Since the mid-1990s and before the onset of the credit crunch, borrowers and lenders benefited from a prolonged period of low and stable interest rates, and sustained economic growth. A plentiful supply of mortgage funding coincided with improved assessment of affordability and creditworthiness. This combination enabled lenders to help fund an expansion of home-ownership.
This period of successful and sustainable growth in home-ownership came to be reflected in policy development and aspiration. In 2005, the then Labour government pledged to extend home-ownership to 75%. And even though market conditions have deteriorated significantly since then and there has been a sharp reduction in the availability of mortgage funding, the new government continues to declare support for home-ownership. Since the general election in May, the housing minister, Grant Shapps, has spoken of his desire to deliver an age of aspiration, in which owner-occupation will play a central role.
First-time buyers
Although housing aspirations fluctuate over time and may be affected by changing market conditions, the surveys we conducted up to 2007 showed consistently that around 80% of people wanted to be home-owners in the long term. It is difficult to say how aspirations to owner-occupation have been affected since then by market developments and by the long-term affordability problems experienced by first-time buyers. However, it is likely that an overwhelming majority continue to aspire to be home-owners, and that numbers would rise again given a more stable housing market and more readily available mortgage funding.
For much of the long period over which home-ownership has grown, first-time buyers have played a key role. In the 25 years or so up to the turn of the century, first-time buyers typically accounted for around 50% of all loans for house purchase.
Since 2002, however, the proportion of first-time buyers has dropped below this long-term average, to around 35%. This decline illustrates the increasing affordability problems for this group of buyers. For much of the last decade, house prices have been rising much more rapidly than the incomes of first-time buyers, adding to the affordability pressures.
More recently, affordability has become even more challenging, with first-timers now also usually required to pay larger deposits. Since 2007, the average deposit paid by the first-time buyer has risen from 10% to 25% of the value of the property. As a result of the relentless increase in affordability problems over a decade or more, the number of first-time buyers has declined from around half-a-million at the turn of the century to just under 200,000 last year.

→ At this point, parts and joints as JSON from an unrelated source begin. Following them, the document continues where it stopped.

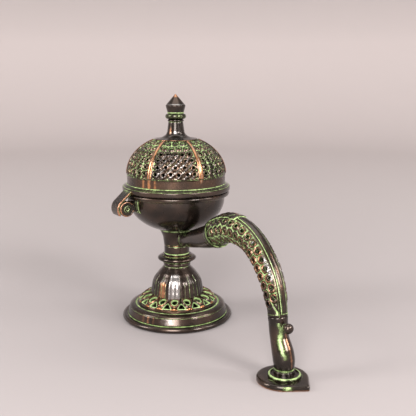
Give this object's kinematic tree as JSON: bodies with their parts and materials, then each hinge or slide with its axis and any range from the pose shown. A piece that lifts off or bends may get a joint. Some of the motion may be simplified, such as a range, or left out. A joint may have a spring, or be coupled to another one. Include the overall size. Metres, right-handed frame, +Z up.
{
  "type": "hand censer",
  "caption": "Standing hand censer: footed bowl on a turned stem, pierced domed lid on a side hinge, and a long curved pierced handle that ends in a leaf-shaped foot.",
  "frame": {"origin": "centre of the round foot, on the surface that the censer stands on", "axes": "+Z up, +X along the handle away from the bowl; the lid hinge is on the -Y side"},
  "size_m": [0.2219, 0.1039, 0.1901],
  "materials": {
    "dark_patina": "dark brown patina, semi-gloss, thin green in the grooves",
    "pierced_patina": "pierced relief with green verdigris in the recesses and worn copper-brown lips",
    "handle_patina": "dark brown patina, rubbed to copper on the high spots",
    "hinge_patina": "dark patina with green verdigris round the pin",
    "fastener_brass": "plain machined brass, dulled"
  },
  "bodies": {
    "stand": {"base_plate": "dark_patina", "bell": "dark_patina", "stem_ring": "dark_patina", "stem_drum": "dark_patina", "stem_collar": "dark_patina", "bowl": "dark_patina", "bowl_rim": "dark_patina", "petal_skirt": "pierced_patina", "handle_sleeve": "pierced_patina", "handle_root": "handle_patina", "handle_shank": "handle_patina", "thumb_knob": "handle_patina", "spine_strip": "handle_patina", "saddle_cap": "handle_patina", "handle_cuff": "handle_patina", "leaf_foot": "handle_patina", "foot_boss": "handle_patina", "hinge_bracket": "hinge_patina", "hinge_pin": "hinge_patina", "tie_bolt": "fastener_brass", "tie_washer": "fastener_brass", "tie_nut": "fastener_brass", "foot_screw": "fastener_brass"},
    "lid": {"lid_dome": "pierced_patina", "lid_ring": "dark_patina", "lid_strap": "hinge_patina", "finial_skirt": "dark_patina", "finial_collar": "dark_patina", "finial_bud": "dark_patina", "finial_stud": "fastener_brass", "finial_nut": "fastener_brass"}
  },
  "joints": [
    {"name": "lid_hinge", "type": "hinge", "parent": "stand", "child": "lid", "pos_m": [0, -0.0484, 0.09971], "axis": [1, 0, 0], "range_deg": [0, 95]}
  ]
}
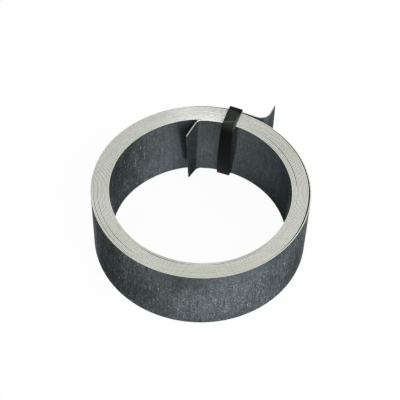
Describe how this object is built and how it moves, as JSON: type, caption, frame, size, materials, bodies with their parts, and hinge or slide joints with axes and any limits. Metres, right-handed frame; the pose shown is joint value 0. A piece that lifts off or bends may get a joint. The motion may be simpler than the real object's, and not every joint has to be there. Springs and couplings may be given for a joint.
{
  "type": "steel strip coil",
  "caption": "Small coil of galvanised steel strip standing on its edges, with an inner end bent into the bore, a flared outer end and one black plastic strap",
  "frame": {"origin": "the middle of the footprint, on the ground", "axes": "+Z is the axis of the coil, up; +Y is the side with the strap and both free ends; +X is to the right of someone who faces +Y"},
  "size_m": [0.1411, 0.1435, 0.0522],
  "materials": {
    "galvanised_steel": "dull mottled zinc on the faces, pale bare metal on the slit edges",
    "black_plastic": "satin black strapping"
  },
  "bodies": {
    "root": {"steel_strip": "galvanised_steel", "strap": "black_plastic"}
  },
  "joints": []
}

By 2005, affordability problems for first-time buyers were becoming increasingly apparent, and were analysed by Professor Steve Wilcox, of the University of York’s centre for housing policy. He found that at that stage, in 40 local authority areas, 40% of younger working households could afford to pay more than a social sector rent but could not afford to buy at the lowest decile point of local house prices.
The ‘in-betweens’ – low-income households
The plight of those identified by Professor Wilcox – those that are outside the priority need for social housing, but who cannot afford home-ownership – was also highlighted by the CIH as it proclaimed the end of the golden age of home-ownership earlier this month.

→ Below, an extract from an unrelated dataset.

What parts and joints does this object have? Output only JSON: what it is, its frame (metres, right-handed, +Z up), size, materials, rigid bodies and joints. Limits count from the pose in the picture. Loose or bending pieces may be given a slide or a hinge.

It highlighted the growth of a group of households that it called the “in-betweens” – those that are not in sufficient need to access scarce social housing, but who are too poor to get a foot on the housing ladder. “The ‘in-betweens’ do everything the government ask,” said Sarah Webb, CIH chief executive, “working and generally not claiming benefits – but they have been forgotten when it comes to their housing needs and aspirations.”
According to the CIH, the ‘in-betweens’ constitute a range of households, from those at the margins of home-ownership to those who have no independent living options accessible to them. Many, the housing body says, find accommodation in the private rented sector, but may struggle to find quality and security. The better off within the group may benefit from intermediate measures, like shared ownership provided by housing associations, but many are unable to afford these options.
The CIH believes that the recent economic downturn has compounded the difficulties for the ‘in-betweens’, with:
- access to home-ownership remaining difficult for those at the top of this group, and impossible for those at the bottom; and
- the private rented sector unlikely to grow sufficiently to meet increased demand from those for whom social housing is unavailable and owner-occupation, impossible.
The end of the golden age – or beginning of the age of aspiration?
Despite the recent decline in owner-occupation rates, aspirations to home-ownership are likely to remain strong – and may strengthen as the economy and housing market become more stable. But the weak economic backdrop – and continuing shortage of mortgage funding – will make it difficult to achieve growth in home-ownership in the short- to medium-term.
Lenders remain committed to funding housing in all tenures, but there are clearly major challenges for the private and social rented sectors, as well as for home-ownership.
Earlier this month, we reported a modest increase in buy-to-let lending, which contributes to the availability of private rented housing. In the second quarter of this year, 24,900 buy-to-let mortgages were advanced, 13% up on the first quarter and 15% more than a year earlier.
But, although a turn-up in buy-to-let lending from its low point in the first half of last year is welcome, current levels of activity are only running at between one-quarter and one-third of the former heyday of buy-to-let in 2006 and 2007. Conditions in the sector have improved somewhat but, like the mainstream mortgage market, buy-to-let lending remains constricted by the funding shortage.
Meanwhile, the shortage of mortgage funding is also afflicting the social housing sector, the problems or which are compounded by the challenging deficit reduction programme, and the additional pressures this imposes on central and local government finances.
Conclusion
Although we have seen a significant decline in the proportion of home-owners, the reduction in absolute numbers has been more modest. Between 2005-6 and 2008-9, the number of owner-occupied households in England declined only by around 200,000, according to the Survey of English Housing, from 14.8 to 14.6 million. Essentially, what we have seen in recent years is an increase in population and the number of households overall, and a strong expansion of the private rented sector to accommodate the higher numbers.
In the past, housing market downturns have often led to protracted weakness in house prices. On this occasion, however, the authorities have responded to the economic downturn with a significant loosening of monetary policy. Reducing interest rates to historically low levels has helped sustain home-ownership, reduce the number of forced sales and underpin house prices.
If there had been a different policy approach, however – and house prices had fallen more sharply as a result – affordability for first-time buyers would have improved more noticeably, perhaps leading to a stronger and quicker recovery in rates of home-ownership. As it is, the policy response on this occasion may have helped existing home-owners – while reinforcing the prospect of a housing market that may only recover very slowly over a number of years.
Given that other countries, such as the US and Australia, have seen home-ownership rates rise after apparently peaking, it is probably too early to state with any confidence that the golden age of home-ownership in the UK has ended.